High Dimensional Optimization

When system performance increases, one can start to see problems having very high dimension parameters with multiple but conflicting objectives. Examples such as DDR5+ with tap routing, neckdown and open area geometries, or PCIe 6+ via tuning in high layer-count PCB. Most of the time, one must simultaneously optimize RL and ICN, where helping one will hurt the other. This becomes very challenging for even the most experienced engineer to complete in a short time. AI/ML are the ideal solution for this type of high dimensional problem., provided that one knows how to solve the curse of dimensionality issues.

Reinforcement and Imitation Learning

Another unique capability of AI is its infinite memory and its ability to learn from mistakes. It is well known that reinforcement learning on complicated tasks such as driving can results in better than human performance. There is increasing evidence that this is the case for routing solutions such as 3DIC, chip layout, and PCB designespecially when routing is tied into end-to-end performance and not just geometry anymore. In almost all the experimental research, 80% to 90% of the time, AI layout solutions can outperform human design.

Multi-Modal AI Agent

This brings back to the original Yuri observation of AI agents for SI/PI. Just to clarify, this is not a matter of LLM suddenly knowing transmission line model, having the ability to do EM analysis, and spitting out the correct answer. Instead, it involves taking advantage of recent advances in LLM technology:

  • Multi-modal information ingestion. Newer generations of LLM models are multi-modal; not only can they understand large quantities of text, but they can also be made to understand pictures, diagrams, tables, and so on. This makes them extremely useful to digest huge amounts of design information, such as product design guides and DFM rules. Typical high end processor design guides are anywhere from 400 to 1200+ pages, with 100+ pages for DFM rules. Human engineers will have a hard time reading, digesting, and retaining this large volume of information. Even a small model LLM in the 1-3b range can easily ingest all these documentations and provide correct answers when the information is needed. No fancy hardware is required; a gamer GPU is more than sufficient enough to do this. An AI agent can be used to read and understand these huge volumes of design information.
  • When the above design parameters are captured, high dimensional optimization can be done with a properly planned AI agent. If humans can plan for the optimization steps, so can the AI agent.
  • By now, it has been realized that LLM are extremely good at generating program codes. With the ability for most EDA tools to be controlled by APIs, it will be straightforward for the LLM agent to take the design information from (a), perform the optimization in (b), and send the results to be implemented by EDA layout tools through APIs.
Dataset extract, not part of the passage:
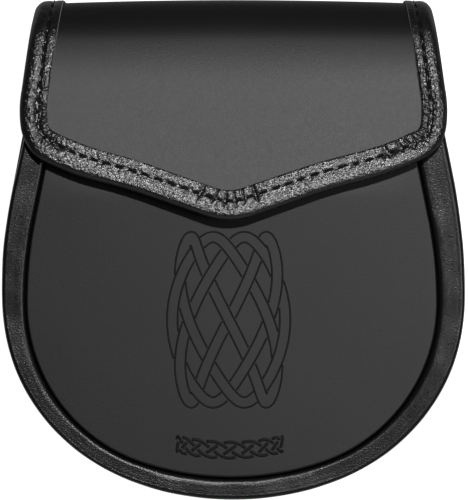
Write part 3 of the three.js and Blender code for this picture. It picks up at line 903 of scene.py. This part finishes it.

If you believe in the promise of AI being able to do the above, many repeated and mundane tasks, such as reading specs, performing calculations, and finishing off on designs, can be planned out and carried out by AI agents. This is the concept of co-piloting. Rather than replacing the experienced engineers, it will make their jobs much more efficient and, to a large extent, allow the future-proofing of their designs.

However, just like the current challenges faced by graduating computer science majors, it will likely make future students of SI/PI more difficult. Given that most entry level SI/PI tasks can be efficiently picked up by AI/ML, it may prove more difficult for recent graduates to to find entry level experiences that an AI agent cannot do. This is the main reason I spend so much time with CAEML to prepare the next generation of students to be proficient in both SI/PI AND AI/ML knowledge. It is up to educators to prepare students for these future challenges.